I recently observed a program that illustrated how profoundly poetry can align our senses with the pace of the natural world. Julia introduced the work of Robert Service, a nineteenth century poet whose writing explores the Yukon Territory during the Goldrush. She read from The Three Voices, in which Service describes how the waves, wind and stars, nature's "anthem of glory," spared him from the taint of gold-lust. And as she read, the season's first snow promptly began to fall. After the program, a senior who had arrived late, unable to divert her attention from the deluge of televised election coverage, said she was most grateful to have come. Like Robert Service, she and I and the other participants were filled with reverence for nature that day, as the eruption of snow eclipsed both the autumn sky and the torrent of current events. 

Carol Siegel has made strong connections with participants during her poetry programs. After reading Pulitzer Prize winning poet Mary Oliver's Wild Geese to a group of psychologically impaired seniors recently, several of them shared stunning childhood memories. “You do not have to be good/You do not have to walk on your knees/for a hundred miles through the desert, repenting...” Carol asked the seniors to recall if they had ever been told they did not have to be good.  One responded, quietly, that she had been labeled "no good" . . . Silence. Another added that her parents told her she would never amount to anything. The quiet that ensued was finally broken by the sound of group members gently comforting one another, consoling, supporting and understanding each other. 

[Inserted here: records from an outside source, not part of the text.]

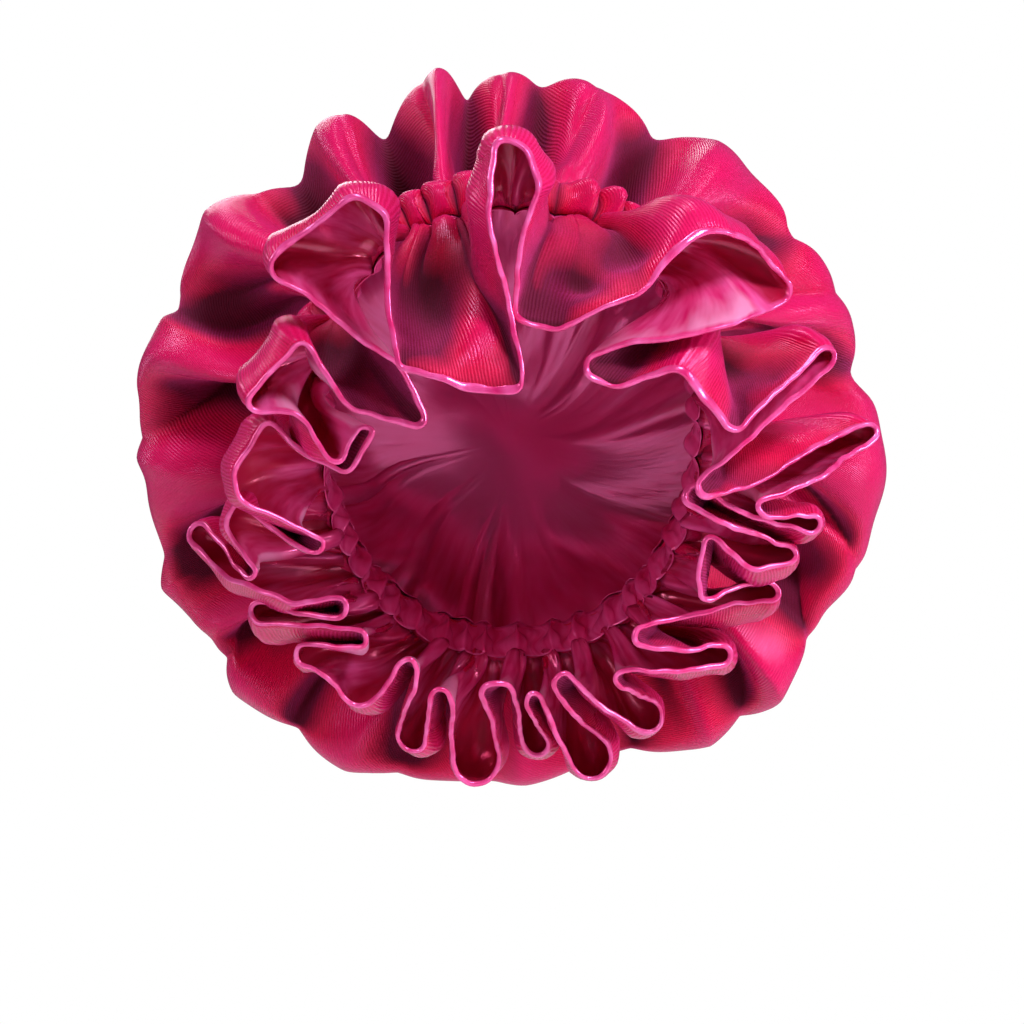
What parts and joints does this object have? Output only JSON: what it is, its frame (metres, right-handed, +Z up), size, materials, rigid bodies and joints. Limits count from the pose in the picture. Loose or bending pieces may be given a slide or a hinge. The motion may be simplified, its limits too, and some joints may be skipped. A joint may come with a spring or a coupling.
{
  "type": "ruffled hair bonnet",
  "caption": "Full velvet hair bonnet with a satin lining, a ruched elastic band and a wide folded ruffle round the face, in its worn shape",
  "frame": {"origin": "the centre of the band's loop, where the head passes through, on the head_seat mount", "axes": "+Z up, the face opening toward -Y, +X toward the viewer's right as seen from the front"},
  "size_m": [0.3103, 0.2811, 0.294],
  "materials": {
    "crown_velvet": "ribbed velvet",
    "crown_satin": "satin",
    "casing_velvet": "ribbed velvet",
    "ruffle_velvet": "ribbed velvet",
    "ruffle_satin": "satin"
  },
  "bodies": {
    "root": {"crown_shell": "crown_velvet", "crown_lining": "crown_satin", "band_casing": "casing_velvet", "ruffle_velvet": "ruffle_velvet", "ruffle_lining": "ruffle_satin"}
  },
  "joints": []
}
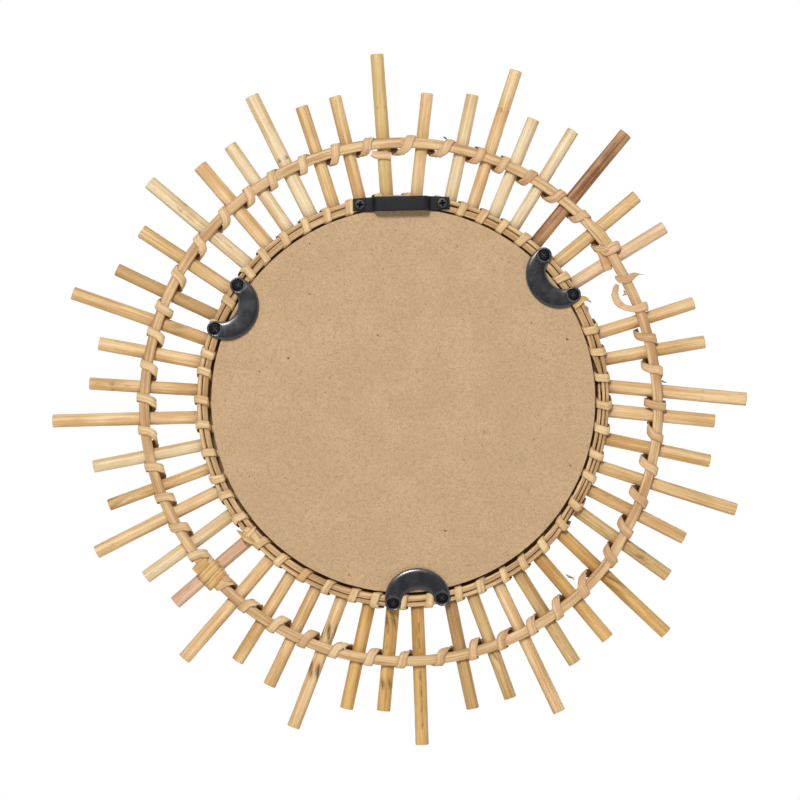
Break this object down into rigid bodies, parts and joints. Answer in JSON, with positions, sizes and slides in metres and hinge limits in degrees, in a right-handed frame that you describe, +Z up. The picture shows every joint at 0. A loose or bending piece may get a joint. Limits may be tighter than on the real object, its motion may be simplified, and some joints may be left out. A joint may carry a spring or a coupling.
{
  "type": "wall mirror",
  "caption": "Round wall mirror in a sunburst frame of cane sticks bound to two rings, with a strap hanger and crescent clips on its back.",
  "frame": {"origin": "middle of the lower edge of the hanger's bridge, where a wall hook carries the mirror", "axes": "+Y towards the wall, -Y out of the glass, +Z up, X level along the hanger"},
  "size_m": [0.3828, 0.0237, 0.3811],
  "materials": {
    "cane_stick": "satin natural cane",
    "split_cane": "satin split cane",
    "binding": "satin peeled cane strip",
    "board": "matt fibreboard",
    "mirror": "silvered glass",
    "clip": "satin black",
    "strap": "matt black"
  },
  "bodies": {
    "root": {"backing_board": "board", "clip_bottom": "clip", "clip_left": "clip", "clip_right": "clip", "hanger": "strap", "inner_back_coil": "split_cane", "inner_binding": "binding", "inner_front_hoop": "split_cane", "mirror_glass": "mirror", "outer_back_hoop": "split_cane", "outer_binding": "binding", "outer_front_hoop": "split_cane", "stick_00": "cane_stick", "stick_01": "cane_stick", "stick_02": "cane_stick", "stick_03": "cane_stick", "stick_04": "cane_stick", "stick_05": "cane_stick", "stick_06": "cane_stick", "stick_07": "cane_stick", "stick_08": "cane_stick", "stick_10": "cane_stick", "stick_11": "cane_stick", "stick_12": "cane_stick", "stick_13": "cane_stick", "stick_14": "cane_stick", "stick_15": "cane_stick", "stick_16": "cane_stick", "stick_17": "cane_stick", "stick_18": "cane_stick", "stick_19": "cane_stick", "stick_20": "cane_stick", "stick_21": "cane_stick", "stick_22": "cane_stick", "stick_23": "cane_stick", "stick_24": "cane_stick", "stick_25": "cane_stick", "stick_26": "cane_stick", "stick_27": "cane_stick", "stick_28": "cane_stick", "stick_29": "cane_stick", "stick_30": "cane_stick", "stick_31": "cane_stick", "stick_32": "cane_stick", "stick_33": "cane_stick", "stick_34": "cane_stick", "stick_35": "cane_stick", "stick_36": "cane_stick", "stick_37": "cane_stick", "stick_38": "cane_stick", "stick_39": "cane_stick", "stick_40": "cane_stick", "stick_41": "cane_stick", "stick_42": "cane_stick", "stick_43": "cane_stick", "stick_44": "cane_stick", "stick_45": "cane_stick", "stick_46": "cane_stick", "stick_47": "cane_stick"}
  },
  "joints": []
}
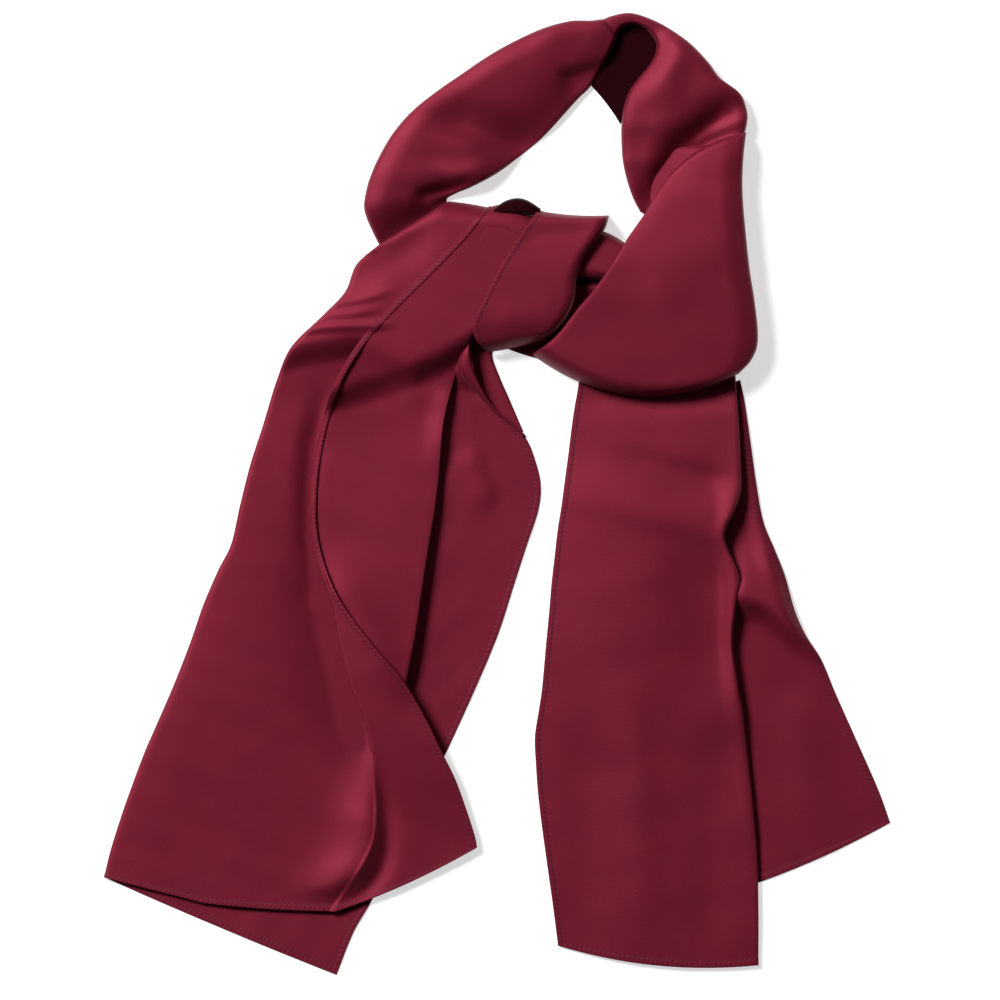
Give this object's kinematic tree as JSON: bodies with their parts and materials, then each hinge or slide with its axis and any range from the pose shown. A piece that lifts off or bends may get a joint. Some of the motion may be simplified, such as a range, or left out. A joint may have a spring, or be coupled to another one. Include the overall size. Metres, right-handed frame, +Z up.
{
  "type": "silk scarf",
  "caption": "Long silk scarf with a narrow stitched hem, lying flat in a loop tied with a loose half knot, its folded ends spread below.",
  "frame": {"origin": "centre of the bounding box's underside, on the surface that the scarf lies on", "axes": "+Z up from the surface, +Y from the tails towards the loop, +X to the right when seen from above"},
  "size_m": [0.5507, 0.673, 0.0292],
  "materials": {
    "silk": "soft satin"
  },
  "bodies": {
    "root": {"knot_band": "silk", "knot_filling": "silk", "knot_lower_strand": "silk", "knot_strand": "silk", "left_tail_back": "silk", "left_tail_filling": "silk", "left_tail_front": "silk", "loop_crown": "silk", "loop_crown_filling": "silk", "loop_left": "silk", "loop_left_filling": "silk", "loop_lining": "silk", "loop_right": "silk", "loop_right_filling": "silk", "right_tail_back": "silk", "right_tail_filling": "silk", "right_tail_front": "silk"}
  },
  "joints": []
}
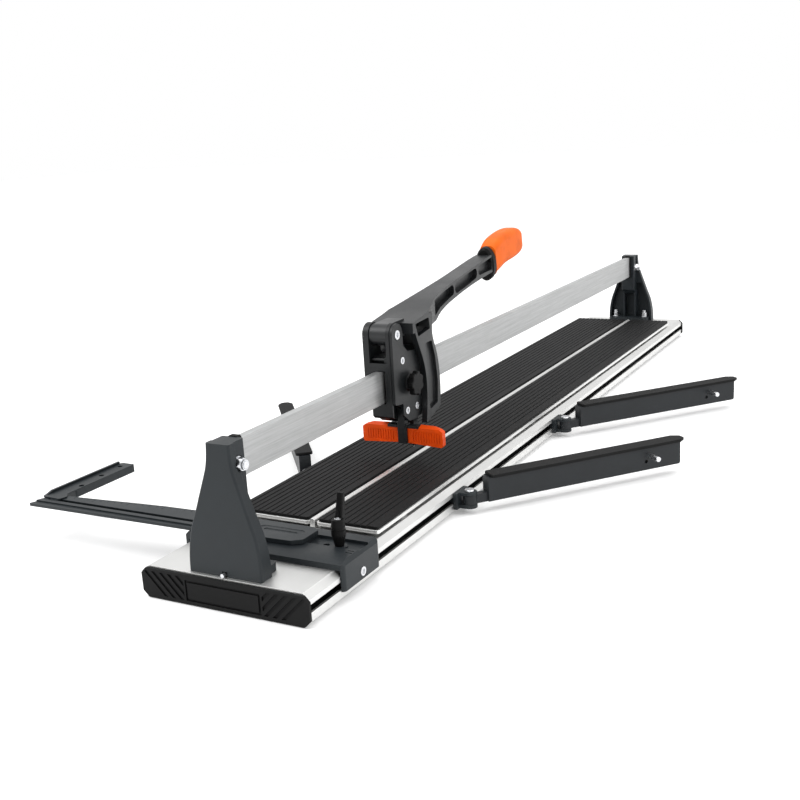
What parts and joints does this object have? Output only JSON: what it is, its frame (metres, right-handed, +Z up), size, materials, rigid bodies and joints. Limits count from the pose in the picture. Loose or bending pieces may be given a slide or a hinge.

There was one more extraordinary happening on the day it snowed during Julia's workshop: when the program ended, precisely one hour after it had begun, so too did the blizzard-like November snow. Its only traces were the wet ground and the surprised expressions on the seniors' faces. The snow was poetic, as if to say it had fallen just for them. “...Whoever you are, no matter how lonely,/the world offers itself to your imagination,/calls to you like the wild geese, harsh and exciting--/over and over announcing your place/in the family of things.” --Wild Geese.